● **Written task**: Of the lines listed below, return exactly those that run from the line containing "base_pan();" through the line containing "obj.matrix_world = world", both included.
───── Supplied information ─────
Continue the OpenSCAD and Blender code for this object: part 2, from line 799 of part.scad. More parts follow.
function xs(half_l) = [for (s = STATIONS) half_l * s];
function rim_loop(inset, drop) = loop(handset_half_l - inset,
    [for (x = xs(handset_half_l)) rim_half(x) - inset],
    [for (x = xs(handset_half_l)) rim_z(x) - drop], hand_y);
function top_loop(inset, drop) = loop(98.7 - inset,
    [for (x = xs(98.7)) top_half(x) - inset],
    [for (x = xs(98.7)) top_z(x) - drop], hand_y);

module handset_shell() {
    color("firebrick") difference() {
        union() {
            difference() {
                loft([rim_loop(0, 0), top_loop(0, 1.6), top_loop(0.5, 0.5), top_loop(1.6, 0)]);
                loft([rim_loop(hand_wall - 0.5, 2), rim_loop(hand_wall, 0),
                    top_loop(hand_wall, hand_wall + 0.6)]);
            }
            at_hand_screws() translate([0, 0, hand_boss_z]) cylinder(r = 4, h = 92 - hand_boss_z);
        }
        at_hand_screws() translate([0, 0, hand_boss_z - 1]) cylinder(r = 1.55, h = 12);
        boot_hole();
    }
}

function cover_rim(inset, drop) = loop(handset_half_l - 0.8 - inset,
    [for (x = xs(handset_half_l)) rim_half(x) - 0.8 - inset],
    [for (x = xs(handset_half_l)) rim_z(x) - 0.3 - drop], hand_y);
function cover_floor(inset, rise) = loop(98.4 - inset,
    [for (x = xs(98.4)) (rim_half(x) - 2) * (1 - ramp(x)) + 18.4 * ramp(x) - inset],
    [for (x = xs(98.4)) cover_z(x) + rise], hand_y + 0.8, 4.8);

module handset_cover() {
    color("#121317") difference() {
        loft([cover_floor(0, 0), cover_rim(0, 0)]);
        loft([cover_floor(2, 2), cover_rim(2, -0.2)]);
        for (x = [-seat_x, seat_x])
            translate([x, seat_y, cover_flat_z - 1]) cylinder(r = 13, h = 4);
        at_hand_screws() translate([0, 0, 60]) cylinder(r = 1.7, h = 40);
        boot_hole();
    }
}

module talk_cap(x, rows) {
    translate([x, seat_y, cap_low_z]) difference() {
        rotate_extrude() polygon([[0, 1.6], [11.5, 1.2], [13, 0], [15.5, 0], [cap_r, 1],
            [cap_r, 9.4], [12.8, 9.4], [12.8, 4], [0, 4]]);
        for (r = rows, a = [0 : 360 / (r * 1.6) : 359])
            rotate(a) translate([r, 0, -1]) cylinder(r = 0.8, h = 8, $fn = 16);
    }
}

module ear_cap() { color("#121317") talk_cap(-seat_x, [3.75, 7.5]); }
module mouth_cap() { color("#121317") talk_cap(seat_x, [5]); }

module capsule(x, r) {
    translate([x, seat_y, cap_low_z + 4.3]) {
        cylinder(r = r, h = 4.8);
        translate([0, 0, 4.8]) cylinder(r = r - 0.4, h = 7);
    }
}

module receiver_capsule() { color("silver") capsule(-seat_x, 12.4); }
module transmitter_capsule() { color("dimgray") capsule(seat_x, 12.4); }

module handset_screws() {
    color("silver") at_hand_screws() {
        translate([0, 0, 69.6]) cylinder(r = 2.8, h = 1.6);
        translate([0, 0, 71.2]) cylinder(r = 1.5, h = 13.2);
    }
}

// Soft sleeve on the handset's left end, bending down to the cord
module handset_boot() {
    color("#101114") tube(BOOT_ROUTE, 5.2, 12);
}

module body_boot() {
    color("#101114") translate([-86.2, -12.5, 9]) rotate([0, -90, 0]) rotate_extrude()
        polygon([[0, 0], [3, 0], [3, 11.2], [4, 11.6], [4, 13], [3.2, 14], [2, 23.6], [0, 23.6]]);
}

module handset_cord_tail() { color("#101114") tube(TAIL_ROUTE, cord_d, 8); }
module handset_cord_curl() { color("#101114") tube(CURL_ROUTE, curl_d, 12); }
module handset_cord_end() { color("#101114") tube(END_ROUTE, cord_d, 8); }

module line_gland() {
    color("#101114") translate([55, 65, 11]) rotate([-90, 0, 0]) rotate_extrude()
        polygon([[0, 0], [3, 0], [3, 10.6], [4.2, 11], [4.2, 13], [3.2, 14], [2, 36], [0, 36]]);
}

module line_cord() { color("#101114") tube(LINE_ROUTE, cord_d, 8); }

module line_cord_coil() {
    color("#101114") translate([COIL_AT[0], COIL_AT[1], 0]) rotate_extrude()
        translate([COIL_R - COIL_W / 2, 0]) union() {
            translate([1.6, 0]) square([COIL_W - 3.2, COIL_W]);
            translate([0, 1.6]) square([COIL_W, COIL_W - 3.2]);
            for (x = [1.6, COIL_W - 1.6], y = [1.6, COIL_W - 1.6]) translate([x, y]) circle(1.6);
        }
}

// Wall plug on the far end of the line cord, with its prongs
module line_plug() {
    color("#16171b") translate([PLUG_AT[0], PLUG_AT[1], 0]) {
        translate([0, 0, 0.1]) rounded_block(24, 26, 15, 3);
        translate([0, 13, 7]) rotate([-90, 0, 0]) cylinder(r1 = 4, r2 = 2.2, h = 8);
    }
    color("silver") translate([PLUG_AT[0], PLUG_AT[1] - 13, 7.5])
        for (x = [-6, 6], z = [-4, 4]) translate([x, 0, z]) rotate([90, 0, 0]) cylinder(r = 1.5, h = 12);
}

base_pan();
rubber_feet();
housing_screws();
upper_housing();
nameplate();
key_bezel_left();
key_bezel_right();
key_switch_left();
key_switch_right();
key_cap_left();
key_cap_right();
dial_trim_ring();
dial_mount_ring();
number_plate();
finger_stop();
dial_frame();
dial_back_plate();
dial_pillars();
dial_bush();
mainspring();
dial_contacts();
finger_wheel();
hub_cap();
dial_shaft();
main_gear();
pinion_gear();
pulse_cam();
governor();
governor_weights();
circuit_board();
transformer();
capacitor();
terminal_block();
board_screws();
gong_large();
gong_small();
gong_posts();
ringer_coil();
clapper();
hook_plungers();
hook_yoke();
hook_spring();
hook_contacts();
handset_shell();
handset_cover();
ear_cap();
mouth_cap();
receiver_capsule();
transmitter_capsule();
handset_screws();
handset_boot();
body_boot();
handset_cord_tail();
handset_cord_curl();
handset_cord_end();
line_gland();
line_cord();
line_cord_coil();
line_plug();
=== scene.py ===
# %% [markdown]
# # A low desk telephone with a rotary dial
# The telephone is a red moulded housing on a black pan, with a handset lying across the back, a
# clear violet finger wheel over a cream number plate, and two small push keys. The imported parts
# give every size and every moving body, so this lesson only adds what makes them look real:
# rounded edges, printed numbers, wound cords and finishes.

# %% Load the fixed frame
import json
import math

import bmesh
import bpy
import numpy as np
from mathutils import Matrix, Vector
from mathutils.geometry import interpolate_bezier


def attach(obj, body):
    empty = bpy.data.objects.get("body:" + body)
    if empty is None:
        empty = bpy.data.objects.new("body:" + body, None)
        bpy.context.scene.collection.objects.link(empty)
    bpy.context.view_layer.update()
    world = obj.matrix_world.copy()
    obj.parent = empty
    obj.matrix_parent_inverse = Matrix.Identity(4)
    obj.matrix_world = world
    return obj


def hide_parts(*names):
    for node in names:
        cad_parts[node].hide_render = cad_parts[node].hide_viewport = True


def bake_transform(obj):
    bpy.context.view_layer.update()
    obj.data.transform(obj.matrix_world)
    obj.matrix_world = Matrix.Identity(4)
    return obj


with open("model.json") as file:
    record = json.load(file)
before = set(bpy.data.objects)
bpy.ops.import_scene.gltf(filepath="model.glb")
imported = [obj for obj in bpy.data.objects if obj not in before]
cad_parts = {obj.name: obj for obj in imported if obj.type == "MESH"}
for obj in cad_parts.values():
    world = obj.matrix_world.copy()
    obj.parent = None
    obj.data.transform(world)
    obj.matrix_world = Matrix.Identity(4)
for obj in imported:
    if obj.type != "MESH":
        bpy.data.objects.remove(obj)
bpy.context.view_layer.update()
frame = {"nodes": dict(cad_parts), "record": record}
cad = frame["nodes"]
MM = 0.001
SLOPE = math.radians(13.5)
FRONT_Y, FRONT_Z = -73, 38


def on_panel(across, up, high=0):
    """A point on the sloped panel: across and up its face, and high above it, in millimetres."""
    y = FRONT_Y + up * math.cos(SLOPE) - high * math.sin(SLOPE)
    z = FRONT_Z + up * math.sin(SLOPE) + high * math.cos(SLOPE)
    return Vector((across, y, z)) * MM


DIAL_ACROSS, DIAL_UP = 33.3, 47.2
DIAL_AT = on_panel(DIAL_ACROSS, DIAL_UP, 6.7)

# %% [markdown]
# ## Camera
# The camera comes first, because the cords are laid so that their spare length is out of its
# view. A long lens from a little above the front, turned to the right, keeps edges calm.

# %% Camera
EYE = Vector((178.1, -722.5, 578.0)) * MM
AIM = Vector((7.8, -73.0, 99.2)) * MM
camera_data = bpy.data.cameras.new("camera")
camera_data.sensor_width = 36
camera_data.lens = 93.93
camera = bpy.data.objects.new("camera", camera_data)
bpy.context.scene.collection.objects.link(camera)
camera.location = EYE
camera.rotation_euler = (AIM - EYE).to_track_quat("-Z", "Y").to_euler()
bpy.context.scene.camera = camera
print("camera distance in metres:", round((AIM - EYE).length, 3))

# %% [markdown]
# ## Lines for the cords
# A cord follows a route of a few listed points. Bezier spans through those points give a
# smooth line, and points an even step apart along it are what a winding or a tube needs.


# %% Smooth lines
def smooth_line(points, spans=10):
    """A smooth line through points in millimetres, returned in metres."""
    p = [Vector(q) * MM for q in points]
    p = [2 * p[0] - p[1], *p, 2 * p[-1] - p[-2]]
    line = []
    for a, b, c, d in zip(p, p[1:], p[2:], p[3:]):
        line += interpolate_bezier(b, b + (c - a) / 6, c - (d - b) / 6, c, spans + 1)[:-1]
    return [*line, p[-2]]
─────
● **Task output**:
base_pan();
rubber_feet();
housing_screws();
upper_housing();
nameplate();
key_bezel_left();
key_bezel_right();
key_switch_left();
key_switch_right();
key_cap_left();
key_cap_right();
dial_trim_ring();
dial_mount_ring();
number_plate();
finger_stop();
dial_frame();
dial_back_plate();
dial_pillars();
dial_bush();
mainspring();
dial_contacts();
finger_wheel();
hub_cap();
dial_shaft();
main_gear();
pinion_gear();
pulse_cam();
governor();
governor_weights();
circuit_board();
transformer();
capacitor();
terminal_block();
board_screws();
gong_large();
gong_small();
gong_posts();
ringer_coil();
clapper();
hook_plungers();
hook_yoke();
hook_spring();
hook_contacts();
handset_shell();
handset_cover();
ear_cap();
mouth_cap();
receiver_capsule();
transmitter_capsule();
handset_screws();
handset_boot();
body_boot();
handset_cord_tail();
handset_cord_curl();
handset_cord_end();
line_gland();
line_cord();
line_cord_coil();
line_plug();
=== scene.py ===
# %% [markdown]
# # A low desk telephone with a rotary dial
# The telephone is a red moulded housing on a black pan, with a handset lying across the back, a
# clear violet finger wheel over a cream number plate, and two small push keys. The imported parts
# give every size and every moving body, so this lesson only adds what makes them look real:
# rounded edges, printed numbers, wound cords and finishes.

# %% Load the fixed frame
import json
import math

import bmesh
import bpy
import numpy as np
from mathutils import Matrix, Vector
from mathutils.geometry import interpolate_bezier


def attach(obj, body):
    empty = bpy.data.objects.get("body:" + body)
    if empty is None:
        empty = bpy.data.objects.new("body:" + body, None)
        bpy.context.scene.collection.objects.link(empty)
    bpy.context.view_layer.update()
    world = obj.matrix_world.copy()
    obj.parent = empty
    obj.matrix_parent_inverse = Matrix.Identity(4)
    obj.matrix_world = world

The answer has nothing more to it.